I had a vision of you, years before you came into my life. I'd made you up inside my head, I'd dreamed of you and there you were. Maybe that's one of the reasons I couldn't let go of you no matter how hard I tried, cause I'd already waited for you for so long. 

The pieces of me had already chosen the pieces of you, they belonged together, they fused and loved. They felt home. It wasn't a sweet rosy home of dreams, I admit, very often it was dark, full of bitterness, of something rotten. Even the sweetest moments, always carried a scent of resentment, of anger, of guilt. We were two damaged people, seeking familiarity. A familiarity we dared call love. Because we didn't know any better, or at least, I didn't. Maybe It was a familiarity that led to love. But it was a forsaken bleak love, the kind that survived on its parties' souls, the kind that drained and consumed. The kind that should not be allowed to live.

I remember one of those long loving December days that we spent together, a caramel colored day full of honey soft words, sugary sweet promises of the future, when you suddenly asked me whether or not I believed in coincidences, whether I think our cross-path was a coincidence, I said yes, I told you how it was a total bid of luck that I mistakingly contacted you because I mistook you for someone else. How I didn't reply to your first text because obviously, I didn't know you. And how suddenly one day I decided to speak to you again and we hit it off instantly. I told you all of that.
But I didn't think back then that maybe all of this scheme of consequences could've actually been planned. I loved you way before I knew you, or at least I had a place for you. It was only an inevitable destiny.
You told me back then that you refuse to believe in coincidences.
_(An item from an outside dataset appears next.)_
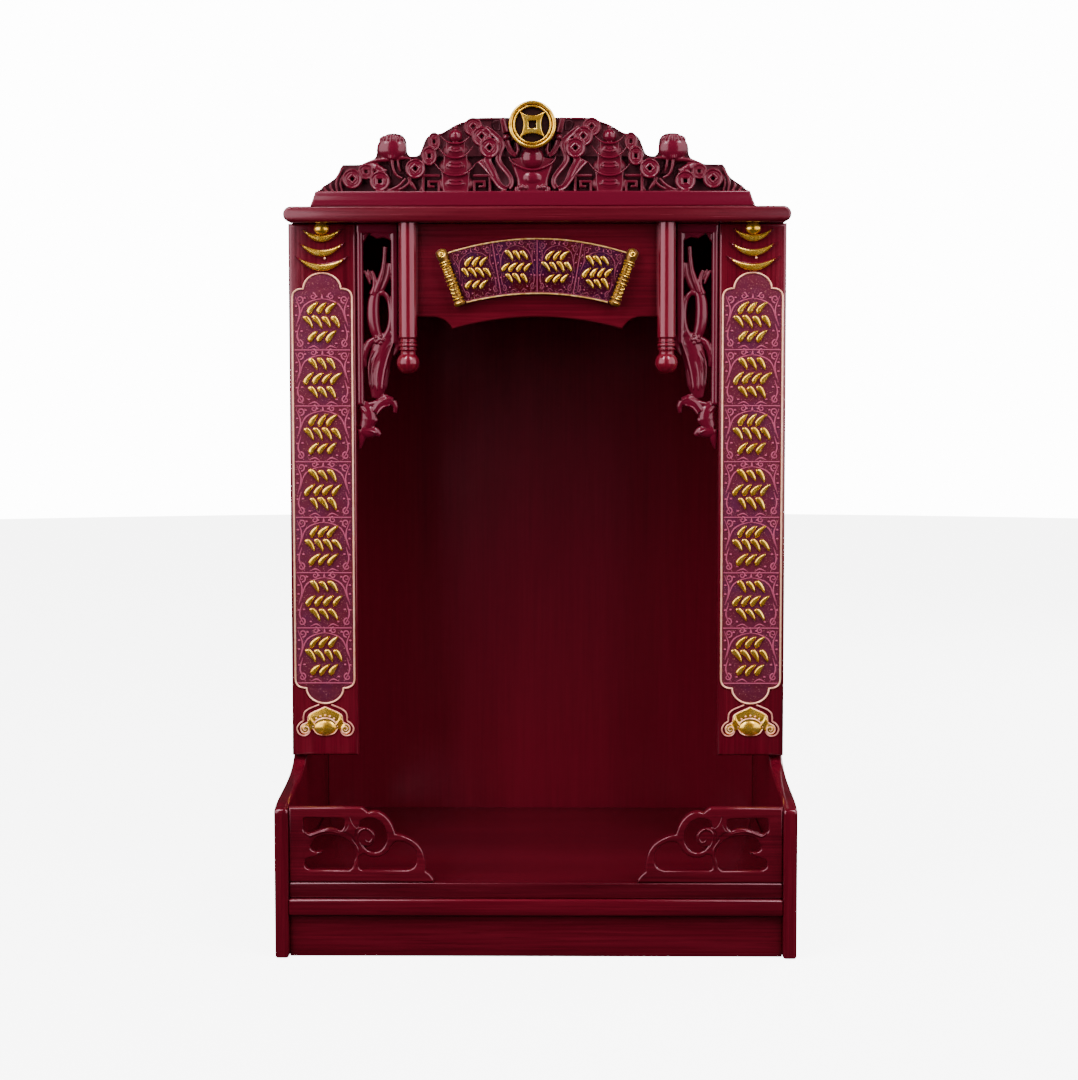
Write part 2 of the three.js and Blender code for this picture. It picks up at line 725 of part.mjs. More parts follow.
placePair(
  'side_fretwork', sideFretwork(),
  cabinetWidth / 2 - coupletWidth - joint, upperFrontY + sideFretSetback + sideFretThick, carcassTop,
);
place('top_board', topBoard(), 0, backY, carcassHeight);
place('crest_panel', crestPanel(), crestOffset, crestFrontY + crestThick, crestBase);
place('crest_coin', crestCoin(), crestOffset, crestFrontY - joint, crestBase + coinCentre, gilt);

export default cabinet;
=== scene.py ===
import math
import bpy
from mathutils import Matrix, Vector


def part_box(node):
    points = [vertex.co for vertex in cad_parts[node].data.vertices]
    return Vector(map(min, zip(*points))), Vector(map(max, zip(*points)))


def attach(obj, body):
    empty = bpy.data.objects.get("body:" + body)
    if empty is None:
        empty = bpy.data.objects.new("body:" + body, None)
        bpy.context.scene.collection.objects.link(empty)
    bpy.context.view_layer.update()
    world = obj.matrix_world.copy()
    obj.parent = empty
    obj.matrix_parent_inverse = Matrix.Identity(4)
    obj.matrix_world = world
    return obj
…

That our meeting was too great to be. Too unique. Too exotic. I think you had visions of me too, before I came along. That you loved me way before you met me. Those are still the warmest memories I carry, your words are still the sweetest I've ever heard, even if they were the knives that cut me to halves when it was time to go. Even if they were not at all true.

See, there's a reason why grey days are my favorite and my worst days too. I lived both worlds during those days, I visited the highest heavens of love during those days, I also sunk into the bits of heartbreak hell during those days. Sometimes, It felt like I couldn't catch up with your speed. It was as if you were walking in front of me, but you were in hurry,
you wouldn't even turn your head to check if I'm still there, as if I'm but a discarded thing, something that only exists in your prepheral vision. What do I do to make you see me?
I'm stuck in the middle, you wouldn't take me in but you also wouldn't let me go. And I can't let go. Not if you don't let go first. You knew that. You made it so it's like that. I felt trapped and I hated you for it. I wished I never knew you. With all my heart, I regretted each and every step that les to that moment.  But you wouldn't let go even when you saw how much I was hurting, how much I resented you. It was as if you were devouring me to thrive.

"If you don't let go then I won't be able to let go. I'm begging you. Just let me go, Seb. If any of what we had means anything to you at all, then let me go."

"I can't. I won't. If you want to leave then go. But don't wait for me to ask you to leave. I don't want You to leave. I love you."

"No you don't. Maybe you love the way I make you feel about yourself, but don't fool me and fool yourself by saying you love me. You don't. Don't love me. Say it!"

"Whatever you want to think, that's your choice Ney. But I will not say it"

"Good-bye, Sebastian."

Is there anything harder than begging the person you love to say they don't have feelings for you so you can free yourself of their pain? Is there anything worse then them pretending to love you when you know they don't. And then you believe them because that's what you wanted to hear? Is there anything worse then being fed the love that you wanted for so long but it's fake love? Is there anything worse than saying good-bye when you know you're coming back?